Continuous-Peak-Fit Analysis

A .poni calibration file was created using Dioptas, through a refinement matching peak intensities from a CeO2 standard diffraction pattern image. Dioptas was then used to determine peak bounds in 2θ for characterising a total of 21 α and 4 β lattice plane rings from the Ti-64 diffraction pattern images, which were recorded in a .py input script. Using these two inputs, Continuous-Peak-Fit automatically converts full diffraction pattern rings into profiles of intensity versus azimuthal angle, for each 2θ section, which can also include multiple overlapping α and β peaks.

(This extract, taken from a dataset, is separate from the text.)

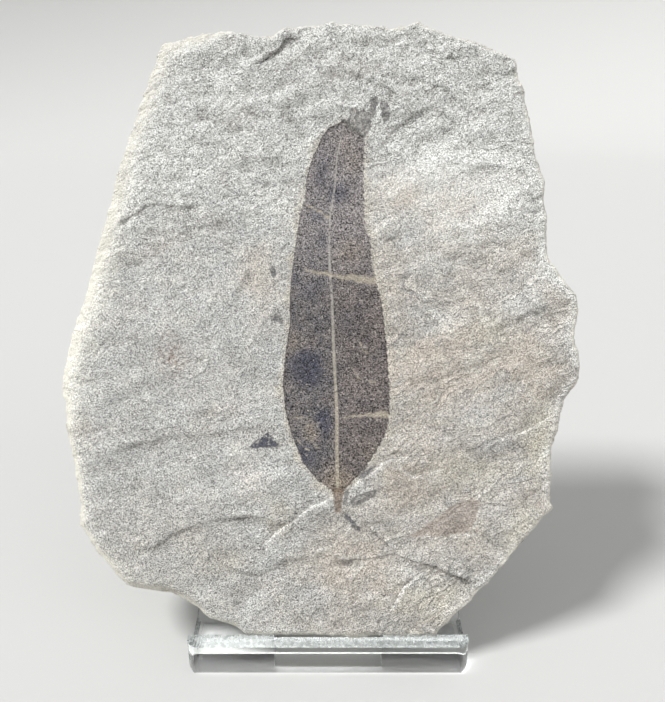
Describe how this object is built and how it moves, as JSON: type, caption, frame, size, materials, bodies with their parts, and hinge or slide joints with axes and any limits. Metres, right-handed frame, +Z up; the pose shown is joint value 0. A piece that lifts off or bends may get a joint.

The Continuous-Peak-Fit refinement can then be launched in a notebook or from the terminal, to automatically calculate a full mathematical description, in the form of Fourier expansion terms, to match the intensity variation of each individual lattice plane ring. The results for peak position, intensity and half-width for all 21 α and 4 β lattice plane peaks were recorded at an azimuthal resolution of 1º and stored in a .fit output file. Details for setting up and running this analysis can be found in the continuous-peak-fit-analysis package. This package also includes a Python script for extracting lattice plane ring intensity distributions from the .fit files, matching the intensity values with spherical polar coordinates to parametrise the intensity distributions from each of the six different sample orientations, in the form of pole figures. The script can also be used to combine intensity distributions from different sample orientations. The final intensity variations are recorded for each of the lattice plane peaks as text files, which can be loaded into MTEX to plot and analyse both the α and β phase crystallographic texture. This method was also used to analyse all 387 individual diffraction patterns recorded across Sample 1 (S1 – 103845), to quantify the texture variation across the piece.

Metadata

An accompanying YAML text file contains associated processing metadata for both the MAUD and the Continuous-Peak-Fit analyses, recording information about the different packages used to process the data, along with details about the different files contained within this analysis dataset.